Depends on what "evolution" is taken to mean. There's 'evolution' in the sense of
change over time, there's 'evolution' in the sense of
natural selection, there's questions about the
pace and rhythm of evolutionary change (saltationism and punctuated equilibrium), there's ecological and population approaches and cladistic and genomic approaches, there are all kinds of controversies revolving around the hugely complex problems of reconstructing phylogenies, the problem of how much of evolutionary theory is really based on empirical observation and how much is armchair philosophizing, questions of precisely what is being selected by natural selection, problems of taxonomic classification, and many many more.
Here's a short little account of the 20th century developments in phylogenetics written by an outspoken proponent of Hennigian cladistics from the U. California.
http://ib.berkeley.edu/courses/ib200/readings/Mishler 2009 (Taxon).pdf
There are probably questions about and arguments raised about just about every aspect of evolution with a whole variety of views proposed. What looks to the layman like (and is often presented to the layman as if it were) a simple open-and-shut case gets tremendously complicated and even controversial when seen from a professional point of view. That's what evolutionary biologists spend much of their time arguing about in the journals.
But I take it what isn't what this thread is about. You aren't asking about controversies
within evolutionary biology (which may result in much of it being questioned at one time or another in that context, where phylogenetic change-over-time and natural selection are pretty much givens) but about criticism of evolutionary biology from
outside, intended to question and to refute exactly those fundamental ideas. You many or may not (I don't want to put words in your mouth) be inquiring into what the best arguments are for "ID".
My own view is that the best argument for "ID" is probably Behe's Irreducible Complexity argument:
"This creates a problem for the Darwinian mechanism. Natural selection preserves or "selects" functional advantages. If a random mutation helps an organism survive, it can be preserved and passed on to the next generation. Yet, the flagellar motor has no function until after all of its 30 parts have been assembled. The 29 and 28-part versions of this motor do not work. Thus, natural selection can "select" or preserve the motor once it has arisen as a functioning whole, but it can do nothing to help build the motor in the first place."
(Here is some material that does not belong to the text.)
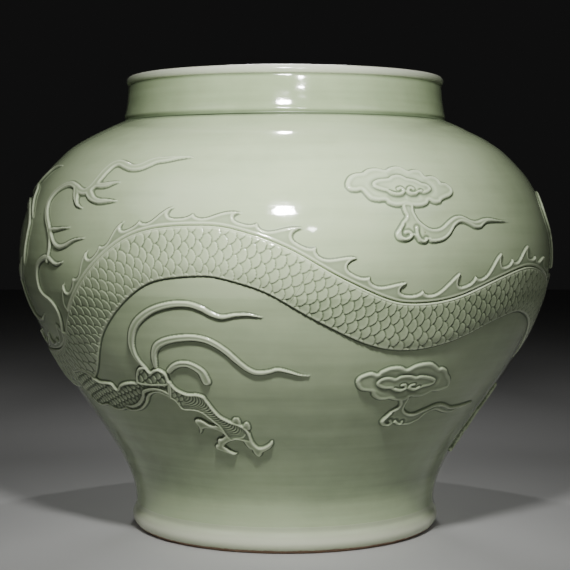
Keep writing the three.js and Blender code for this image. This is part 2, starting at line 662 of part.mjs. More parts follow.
// Flames that rise from the shoulder and, alike, from the haunch
const FLAME_CURL = [
  [-54.8, -52, 2.2], [-54.9, -46.8, 2.6], [-56.7, -39.6, 2.8], [-59.5, -34.5, 2.8],
  [-60.8, -27.5, 2.8], [-60.6, -18.6, 2.8], [-59.7, -9.6, 2.8], [-58.2, -3, 2.8],
  [-56.1, 0.6, 2.7], [-54.1, 1.2, 2.5], [-52.9, -1, 2.2], [-51.7, -3.4, 1.9], [-50.3, -4.1, 1.5],
  [-48.5, -2, 0.5],
];
const FLAME_STEM = [
  [-53.3, 7, 1.8], [-53.5, 15.2, 2.6], [-53.8, 21.5, 3], [-54.9, 28.7, 3.2], [-56.5, 36, 3.3],
  [-57.8, 44, 3.3], [-58.2, 51.7, 3.3], [-57.5, 58.9, 3.3], [-55.9, 64.9, 3.3], [-53.7, 68.9, 3.3],
  [-51.3, 69.9, 3.3], [-48.8, 66.7, 3.2], [-46.8, 63, 3.4], [-45.1, 61.8, 3.8],
  [-43.4, 66, 4.2], [-42.2, 75, 4.6], [-41.4, 83, 4.8], [-40.2, 90, 4.5], [-38.4, 92, 3.8],
  [-36.2, 88.8, 4], [-34.2, 86.2, 3.8], [-32, 87, 4.2], [-30.2, 91, 4.8], [-28.5, 94.3, 4],
  [-26, 95.5, 3.5], [-23.5, 97, 2.2], [-20.2, 98.1, 0.5],
];
const FLAME_PRONGS = [
  [[-53.3, 17.5, 2.2], [-51.3, 12.9, 2.2], [-49.7, 11.1, 2.2], [-47.9, 12.6, 2], [-46.3, 15.5, 1.7],
    [-44.6, 18, 1.2], [-42, 19.7, 0.5]],
  [[-54.4, 25.4, 2.4], [-52.8, 26.6, 2], [-51.3, 26.8, 1.8], [-49.5, 27.8, 1.3], [-47, 28.6, 0.5]],
  [[-48.2, 64.5, 3], [-47.6, 58, 3.4], [-46.9, 53, 2.6], [-46, 49, 1.7], [-44.3, 46.3, 0.5]],
  [[-44, 62.5, 3.4], [-43, 58.5, 3.9], [-41.6, 54.6, 3], [-39.8, 52.7, 2.6], [-37.8, 52.8, 2.1],
    [-35.1, 53, 0.5]],
  [[-42.6, 68.3, 2.5], [-40.5, 67.9, 2.7], [-38.8, 68.8, 2.6], [-37.4, 70.3, 1.5],
    [-36, 71.3, 0.5]],
];
const AT_SHOULDER = { from: [-57, 0], to: [-57, 0] };
const TO_HAUNCH = { from: [-57, 0], to: [76.5, -9] };

function plume(move) {
  return joined(
    roll(carried(FLAME_STEM, move), FLAME),
    ...FLAME_PRONGS.map((prong, i) => roll(carried(prong, move), FLAME - SLIP, {
      bed: SLIP * (1.3 + 0.25 * i),
    })),
  );
}

place('shoulder_curl', roll(FLAME_CURL, FLAME), CREST_GLAZE);
place('shoulder_flame', plume(AT_SHOULDER), CREST_GLAZE);
place('haunch_flame', plume(TO_HAUNCH), CREST_GLAZE);

// Streamers that sweep up and back from the elbows
const STREAMERS = [
  [[-32.2, -93.5, 2.5], [-33.3, -85, 3.4], [-33.2, -72, 4], [-31.8, -60, 4], [-29.5, -50, 3.6],
    [-26, -41, 3.2], [-22, -36, 3], [-18.5, -35.5, 3], [-16, -39, 2.8], [-14, -44, 2.5],
    [-12, -46.5, 2.2], [-9.5, -44.5, 1.8], [-7, -44, 1.4], [-4.3, -46.5, 0.5]],
  [[-28.8, -95, 2.8], [-28.3, -83, 3.2], [-26.8, -75, 3.6], [-24, -69.5, 3.6], [-20, -66.5, 3.5],
    [-17, -67, 3.3], [-14.5, -71, 3.2], [-12, -79, 3], [-10, -88, 2.8], [-8, -96, 2.7],
    [-6, -100, 2.6], [-3.5, -99, 2.3], [-1.5, -96.5, 2], [1, -99, 1.6], [3, -102, 1],
    [5.2, -103.5, 0.5]],
  [[-25, -100, 2.2], [-24, -94, 2.6], [-21.5, -91.5, 3], [-19, -93, 3.4], [-17.3, -98, 3.8],
    [-17, -104, 3.2], [-17.6, -110, 2]],
];
place('streamer_long', roll(STREAMERS[0], FLAME), CREST_GLAZE);
place('streamer_waved', roll(STREAMERS[1], FLAME), CREST_GLAZE);
place('streamer_short', roll(STREAMERS[2], FLAME), CREST_GLAZE);
place('far_streamer_long', roll(carried(STREAMERS[0], LEGS.far_foreleg), FLAME), CREST_GLAZE);
place('far_streamer_short', roll(carried(STREAMERS[2], LEGS.far_foreleg), FLAME), CREST_GLAZE);
place('hind_streamer', roll(carried(STREAMERS[2], LEGS.near_hindleg), FLAME), CREST_GLAZE);

const TAIL_LOCKS = [
  [[152, 17, 4.5], [153, 30, 5.2], [157, 44, 5], [163, 52, 4], [171, 52, 2.6], [178, 46, 0.5]],
  [[151.6, 19, 3], [148.5, 34, 4], [147, 50, 3.6], [150, 64, 2.8], [156, 72, 0.5]],
  [[153.5, 22, 3], [159, 25, 4], [166, 29, 3], [173, 24, 0.5]],
];
place('tail_flame', joined(...TAIL_LOCKS.map((lock, i) => (
  roll(lock, FLAME, { bed: SLIP * (1 + 0.3 * i) })
))), CREST_GLAZE);

// Flaming pearl that the dragon follows
const PEARL = [-154, 40];
const PEARL_FLAMES = [
  [[-151.2, 53, 2.2], [-148.6, 60, 2.8], [-148.4, 68, 2.4], [-151, 75, 0.5]],
  [[-150.8, 27, 2], [-146.6, 22, 2.6], [-141.4, 24, 2], [-137.6, 30, 0.5]],
  [[-157.4, 28, 2], [-161, 22, 2.6], [-166, 22, 2], [-170.4, 28, 0.5]],
];
place('pearl', dome(...PEARL, PEARL_RADIUS, SLIP, CLOUD + 1.4), CLOUD_GLAZE);
PEARL_FLAMES.forEach((flame, i) => place(`pearl_flame_${i + 1}`, roll(flame, FLAME), CREST_GLAZE));

// Clouds: a lobed cap with a raised heart, over a stem that curls and trails away
const HIGH_CLOUD = {
  upper: [
    [12, 71], [12.8, 76.5], [15, 79], [17.4, 84.3], [20.3, 82.6], [22.7, 87], [25.6, 82.4],
    [27.9, 82.4], [29.4, 77.6], [31.6, 76.4], [33, 70.5], [34.3, 66],
  ],
  lower: [
    [12.1, 66], [13, 62.2], [15, 62], [16.4, 54.6], [19, 52.7], [21.4, 48.3], [24, 50.2],
    [26.6, 48], [28.6, 52], [31.2, 51.5], [33, 55.5], [34.2, 61],
  ],
  stem: [
    [24, 53, 3.4], [23.9, 41, 4], [24.3, 33, 5], [26.3, 25, 7], [29, 22, 6.5],
    [31.5, 24.5, 5.5], [33.3, 31, 4.5], [35.3, 35, 3.6], [37.3, 35, 3.2], [39, 32, 3.4],
    [41, 33.2, 3], [43.5, 36.3, 2], [46.5, 36, 1.3], [50, 35, 0.5],
  ],
  curl: [
    [23.9, 39, 2.6], [22.6, 33, 3.2], [21, 27, 3], [21.2, 22.5, 2.6], [22.5, 20, 2.2],
    [23.4, 20.6, 1.2],
  ],
};
const LOW_CLOUD = {
  upper: [
    [15.3, -109], [15.9, -104], [18.6, -101], [21.5, -98.5], [24, -95.5], [27, -98.5],
    [31.5, -93], [34, -96], [36, -100], [38.3, -103], [39.5, -109], [40.3, -114],
  ],
  lower: [
    [15.3, -113], [16.2, -118], [19.3, -121.5], [20, -126], [22, -130], [25, -130.5],
    [28.5, -132], [31, -129], [34.5, -127.5], [38, -126], [39.6, -123.5], [40.3, -119],
  ],
  stem: [
    [28.9, -129, 3], [29, -137, 3], [29.3, -145, 4.5], [30.3, -152, 6], [32.5, -156, 6],
    [35, -155, 5], [37.5, -150, 4], [40, -146.4, 3.2], [42, -147, 3], [44.5, -150, 2.8],
    [47, -151.5, 2.4], [50, -150, 1.8], [54, -148.5, 1], [57.5, -148.5, 0.5],
  ],
  curl: [
    [28.7, -138, 2.6], [26.5, -146, 2.8], [25, -153, 2.8], [25.2, -160, 2.4], [27, -162.5, 1.6],
  ],
};
const CAP_SHARES = [[0, CLOUD * 0.9], [0.33, CLOUD * 0.8], [0.67, CLOUD], [1, CLOUD * 0.9]];

function cloud(motif, move) {
  return joined(
    sheet(carried(motif.upper, move), carried(motif.lower, move), CAP_SHARES),
    roll(carried(motif.stem, move), CLOUD - 0.4, { bed: SLIP * 1.3, step: 12 }),
    roll(carried(motif.curl, move), CLOUD - 0.6, { bed: SLIP * 1.7, step: 9 }),
  );
}

const HIGH = [23.3, 67];
const LOW = [28, -113];
place('cloud_high', cloud(HIGH_CLOUD, { from: HIGH, to: HIGH }), CLOUD_GLAZE);
place('cloud_low', cloud(LOW_CLOUD, { from: LOW, to: LOW }), CLOUD_GLAZE);
place('cloud_haunch', cloud(HIGH_CLOUD, { from: HIGH, to: [112, 2], flip: true }), CLOUD_GLAZE);
place('cloud_tail', cloud(LOW_CLOUD, { from: LOW, to: [172, -70] }), CLOUD_GLAZE);
place('cloud_pearl', cloud(HIGH_CLOUD, { from: HIGH, to: [-163, 104], flip: true }), CLOUD_GLAZE);
place('cloud_beard', cloud(LOW_CLOUD, { from: LOW, to: [-158, -40] }), CLOUD_GLAZE);

export default group;
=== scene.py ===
"""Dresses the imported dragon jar: thrown walls, a scaled dragon, flames and clouds under celadon.

A place on the wall is (azimuth, rise): degrees from the front, positive towards +X, and millimetres
up the wall from its widest line. A third number is a half width. Meshes are written in metres.
"""

import logging
import math
from dataclasses import dataclass, field
from enum import Enum
from typing import Dict, Iterator, List, NamedTuple, Optional, Sequence, Tuple

import bpy
import numpy as np
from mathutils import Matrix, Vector


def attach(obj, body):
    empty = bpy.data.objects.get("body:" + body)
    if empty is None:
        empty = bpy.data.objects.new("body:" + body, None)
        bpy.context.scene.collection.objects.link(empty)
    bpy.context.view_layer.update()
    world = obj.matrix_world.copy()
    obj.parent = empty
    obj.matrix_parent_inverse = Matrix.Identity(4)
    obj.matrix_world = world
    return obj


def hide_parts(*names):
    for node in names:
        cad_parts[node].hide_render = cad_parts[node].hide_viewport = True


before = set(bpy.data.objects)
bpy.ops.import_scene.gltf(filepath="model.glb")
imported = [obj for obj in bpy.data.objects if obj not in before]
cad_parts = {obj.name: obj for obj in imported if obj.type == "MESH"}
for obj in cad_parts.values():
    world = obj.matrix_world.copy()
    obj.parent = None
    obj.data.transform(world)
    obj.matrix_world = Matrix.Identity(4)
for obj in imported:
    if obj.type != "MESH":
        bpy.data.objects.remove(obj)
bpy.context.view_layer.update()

LOG = logging.getLogger("dragon_jar")
METRES = 0.001
BODY = "root"
LEVEL = 0.5  # glaze depth on an even surface
OUT = -9.0  # inside distance of a place far outside every shape
UNDER = -1.0  # how deep in the wall the underside of a relief lies
CORNER_FILL = 0.16  # how high the glaze stands in the corner at a relief's foot
DIVE = 0.3  # how deep the relief's rim is sunk in the wall
RIM = -2.0  # inside distance of the rim
AROUND = 3.0  # how far a relief's grid reaches beyond its clay
DISC_LINE = 0.01  # length of the line that a disc is rolled along
# parts of the usual step, from small relief to plain
FINEST, FINE, MEDIUM, COARSE = 0.6, 0.75, 0.8, 0.9
SCALE_SEED, SCALE_CHANCES = 7, 997

Array = np.ndarray
Points = Sequence[Tuple[float, ...]]
Place = Tuple[float, float]
Spot = Tuple[float, float, float]
Colour = Tuple[float, float, float]
Piece = bpy.types.Object
Socket = bpy.types.NodeSocket
Node = bpy.types.Node
Move = Dict[str, object]


class Slot(Enum):
    """Material slots of the record that the finishes belong to."""

    WALL = "wall_glaze"
    NECK = "neck_glaze"
    LIP = "lip_glaze"
    FOOT = "foot_glaze"
    DRAGON = "dragon_glaze"
    CREST = "crest_glaze"
    CLOUD = "cloud_glaze"


# ---- small mathematics of lines and shapes


def smooth(low: float, high: float, value: Array) -> Array:
    """Soft step from 0 at low to 1 at high."""
    share = np.clip((value - low) / (high - low), 0.0, 1.0)
    return share * share * (3.0 - 2.0 * share)


def spline(points: Points, per_span: int, closed: bool = False) -> Array:
    """Smooth line through every point.

    Args:
        points: places the line passes, with any number of measures each.
        per_span: steps from one place to the next.
        closed: whether the line returns to its start.

    Returns:
        The line's places, one row each.
    """
    given = np.asarray(points, float)
    if closed:
        held = np.vstack([given[-1:], given, given[:2]])
    else:
        held = np.vstack([given[:1], given, given[-1:]])
    spans = len(held) - 3
    t = np.linspace(0.0, 1.0, per_span, endpoint=False)[None, :, None]
    p0, p1, p2, p3 = (held[k : spans + k][:, None] for k in range(4))
    v0, v1 = (p2 - p0) / 2, (p3 - p1) / 2
    run = (2 * p1 - 2 * p2 + v0 + v1) * t**3 + (-3 * p1 + 3 * p2 - 2 * v0 - v1) * t**2 + v0 * t + p1
    return np.vstack([run.reshape(-1, given.shape[1]), held[spans + 1 : spans + 2]])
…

The idea is that many biological systems are exactly that,
systems. They are combinations of elements, sometimes quite complex combinations, that together perform a function. The completed function might obviously be advantageous to the organism and thus subject to natural selection, but none of the individual elements of the system possess that selective advantage. So what explains the original origin of the system?
Before Sciforums has collective apoplexy and starts flaming me, I'm not persuaded that this problem is anywhere near a slam-dunk disproof of evolution. But it is an interesting conundrum.